Work history length and earnings level Workers with 30+ years of consistent, higher-wage employment arrive at a much higher AIME. Someone with gaps, part-time work, or lower-wage employment will have a lower AIME — and a lower benefit.

Age at onset SSA's formula accounts for the fact that younger workers have had less time to accumulate earnings. The calculation includes dropout years and indexing adjustments that partially protect younger workers, but generally, becoming disabled at 35 versus 55 produces different results.

Whether auxiliary benefits apply SSDI isn't just for the disabled worker. Eligible family members — spouses, dependent children — may receive auxiliary benefits based on the worker's record. These are capped by the family maximum, which in 2022 was roughly 150–180% of the worker's PIA. Families can receive meaningfully more in total than the worker's individual amount.

Prior receipt of other benefits If someone also receives a government pension from work not covered by Social Security (certain state/local government jobs), a Windfall Elimination Provision (WEP) or Government Pension Offset (GPO) may reduce their SSDI benefit. These provisions affect a smaller share of claimants but can significantly change monthly amounts for those they apply to.

SSDI vs. SSI: A Critical Distinction

SSDI and Supplemental Security Income (SSI) are different programs administered by SSA, but they're frequently confused. SSI has a fixed maximum benefit set by federal law ($841/month for individuals in 2022). SSDI does not have a fixed maximum in that sense — the ceiling is just the maximum PIA the formula can produce given someone's earnings history.

Some people receive both SSDI and SSI simultaneously — called "concurrent benefits." This typically happens when someone's SSDI payment is low enough that SSI fills the gap up to the federal benefit rate. The combined amount still has a ceiling, but the structure differs from either program alone.

What Newly Approved Recipients Actually Receive in 2022

Approval doesn't mean your first check arrives immediately. SSDI has a five-month waiting period — the first five months of established disability are not paid. If SSA determines your disability onset date was in January 2022, your first payable month is June 2022.

Many approved claims also involve back pay — retroactive benefits covering the period between onset and approval.
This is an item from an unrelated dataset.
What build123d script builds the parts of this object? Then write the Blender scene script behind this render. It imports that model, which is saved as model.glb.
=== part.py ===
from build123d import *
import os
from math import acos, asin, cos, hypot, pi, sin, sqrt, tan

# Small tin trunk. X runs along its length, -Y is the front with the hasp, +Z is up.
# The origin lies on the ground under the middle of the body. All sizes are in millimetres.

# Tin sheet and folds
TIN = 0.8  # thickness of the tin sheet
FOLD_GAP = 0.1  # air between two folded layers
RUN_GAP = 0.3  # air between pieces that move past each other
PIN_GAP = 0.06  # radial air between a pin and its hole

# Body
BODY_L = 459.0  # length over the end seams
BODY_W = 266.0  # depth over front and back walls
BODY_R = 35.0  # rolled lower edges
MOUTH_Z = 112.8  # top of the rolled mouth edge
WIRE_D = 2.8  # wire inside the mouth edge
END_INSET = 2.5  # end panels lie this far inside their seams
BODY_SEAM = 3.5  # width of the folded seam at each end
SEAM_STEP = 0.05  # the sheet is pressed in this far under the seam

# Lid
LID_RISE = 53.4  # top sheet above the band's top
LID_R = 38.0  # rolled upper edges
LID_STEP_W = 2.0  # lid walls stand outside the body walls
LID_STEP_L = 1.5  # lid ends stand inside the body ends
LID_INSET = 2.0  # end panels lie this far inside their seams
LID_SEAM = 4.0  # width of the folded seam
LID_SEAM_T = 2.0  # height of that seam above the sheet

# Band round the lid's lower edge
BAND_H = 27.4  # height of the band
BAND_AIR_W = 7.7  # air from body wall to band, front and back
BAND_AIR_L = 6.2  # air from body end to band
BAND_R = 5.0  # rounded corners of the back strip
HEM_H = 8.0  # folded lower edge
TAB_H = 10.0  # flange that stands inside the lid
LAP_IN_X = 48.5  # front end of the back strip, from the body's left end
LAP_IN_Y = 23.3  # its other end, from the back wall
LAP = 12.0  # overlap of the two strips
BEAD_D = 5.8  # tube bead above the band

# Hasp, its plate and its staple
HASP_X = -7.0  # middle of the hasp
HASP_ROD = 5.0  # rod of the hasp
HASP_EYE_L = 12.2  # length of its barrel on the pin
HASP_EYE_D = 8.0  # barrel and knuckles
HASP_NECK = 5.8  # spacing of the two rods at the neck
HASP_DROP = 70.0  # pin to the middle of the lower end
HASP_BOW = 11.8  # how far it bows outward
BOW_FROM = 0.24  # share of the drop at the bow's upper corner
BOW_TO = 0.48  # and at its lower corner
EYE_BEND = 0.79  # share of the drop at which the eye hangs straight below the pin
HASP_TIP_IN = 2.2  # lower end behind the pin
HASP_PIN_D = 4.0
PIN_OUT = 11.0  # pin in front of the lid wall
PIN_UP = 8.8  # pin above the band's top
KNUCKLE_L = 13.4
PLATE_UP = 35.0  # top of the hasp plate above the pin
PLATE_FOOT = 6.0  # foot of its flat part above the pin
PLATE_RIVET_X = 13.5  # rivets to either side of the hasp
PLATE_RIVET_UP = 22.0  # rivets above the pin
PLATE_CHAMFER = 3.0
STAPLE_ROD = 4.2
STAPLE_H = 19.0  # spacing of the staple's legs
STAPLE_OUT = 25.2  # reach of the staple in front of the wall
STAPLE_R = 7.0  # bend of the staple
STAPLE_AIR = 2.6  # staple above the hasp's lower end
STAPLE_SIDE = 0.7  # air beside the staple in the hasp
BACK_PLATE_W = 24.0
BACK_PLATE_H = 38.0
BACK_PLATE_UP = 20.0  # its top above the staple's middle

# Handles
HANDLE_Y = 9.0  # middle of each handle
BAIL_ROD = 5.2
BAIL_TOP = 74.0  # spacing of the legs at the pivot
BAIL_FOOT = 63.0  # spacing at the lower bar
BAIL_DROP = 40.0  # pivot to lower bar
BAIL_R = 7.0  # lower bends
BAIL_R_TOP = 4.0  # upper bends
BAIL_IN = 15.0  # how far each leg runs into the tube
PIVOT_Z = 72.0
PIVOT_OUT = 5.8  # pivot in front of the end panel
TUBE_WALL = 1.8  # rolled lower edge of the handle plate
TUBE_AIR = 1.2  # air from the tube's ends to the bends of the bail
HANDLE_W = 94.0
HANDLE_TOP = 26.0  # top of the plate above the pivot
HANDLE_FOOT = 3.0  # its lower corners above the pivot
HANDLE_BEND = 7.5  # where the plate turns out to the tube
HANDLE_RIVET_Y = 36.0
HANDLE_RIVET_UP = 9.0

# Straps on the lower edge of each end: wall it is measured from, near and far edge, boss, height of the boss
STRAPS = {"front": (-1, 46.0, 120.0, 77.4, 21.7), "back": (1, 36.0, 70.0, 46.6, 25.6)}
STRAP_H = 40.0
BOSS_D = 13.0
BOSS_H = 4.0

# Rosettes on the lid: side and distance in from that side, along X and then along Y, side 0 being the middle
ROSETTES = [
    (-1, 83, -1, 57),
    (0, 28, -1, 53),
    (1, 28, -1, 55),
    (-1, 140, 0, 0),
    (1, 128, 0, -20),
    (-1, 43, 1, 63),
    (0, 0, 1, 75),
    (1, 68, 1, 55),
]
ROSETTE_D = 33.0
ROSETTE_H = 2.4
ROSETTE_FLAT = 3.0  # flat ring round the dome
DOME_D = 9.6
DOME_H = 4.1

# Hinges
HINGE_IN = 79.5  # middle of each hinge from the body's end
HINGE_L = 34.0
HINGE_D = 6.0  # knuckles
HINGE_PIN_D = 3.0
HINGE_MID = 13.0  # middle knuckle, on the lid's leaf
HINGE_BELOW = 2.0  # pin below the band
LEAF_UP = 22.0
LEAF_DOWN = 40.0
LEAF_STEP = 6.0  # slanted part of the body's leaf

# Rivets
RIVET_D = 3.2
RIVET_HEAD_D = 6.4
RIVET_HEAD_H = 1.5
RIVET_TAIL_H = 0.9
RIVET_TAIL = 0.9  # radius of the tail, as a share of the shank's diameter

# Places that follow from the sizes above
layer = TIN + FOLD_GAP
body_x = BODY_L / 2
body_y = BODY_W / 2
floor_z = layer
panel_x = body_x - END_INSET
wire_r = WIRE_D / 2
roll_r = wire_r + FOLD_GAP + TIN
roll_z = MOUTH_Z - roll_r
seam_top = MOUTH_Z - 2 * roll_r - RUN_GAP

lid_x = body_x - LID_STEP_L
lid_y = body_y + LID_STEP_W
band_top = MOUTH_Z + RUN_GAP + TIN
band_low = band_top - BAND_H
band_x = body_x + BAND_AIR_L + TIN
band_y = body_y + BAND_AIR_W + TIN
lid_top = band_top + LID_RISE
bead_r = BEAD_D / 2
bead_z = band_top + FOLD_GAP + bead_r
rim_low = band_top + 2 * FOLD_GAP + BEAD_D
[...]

That lump sum can represent months or years of accrued benefits, minus the waiting period. The monthly ongoing amount itself is still the PIA calculated from your earnings record.

The Variable That Only You Know

The 2022 numbers above are real and useful context. But how they apply to any specific person — what their AIME actually is, whether auxiliary benefits factor in, whether WEP applies, what their onset date would be — none of that is visible from the outside. Two people who both "worked for 20 years" can have dramatically different benefit amounts depending on what they earned, when they stopped working, and what SSA establishes as their disability onset. The program's math is consistent. The inputs are entirely personal.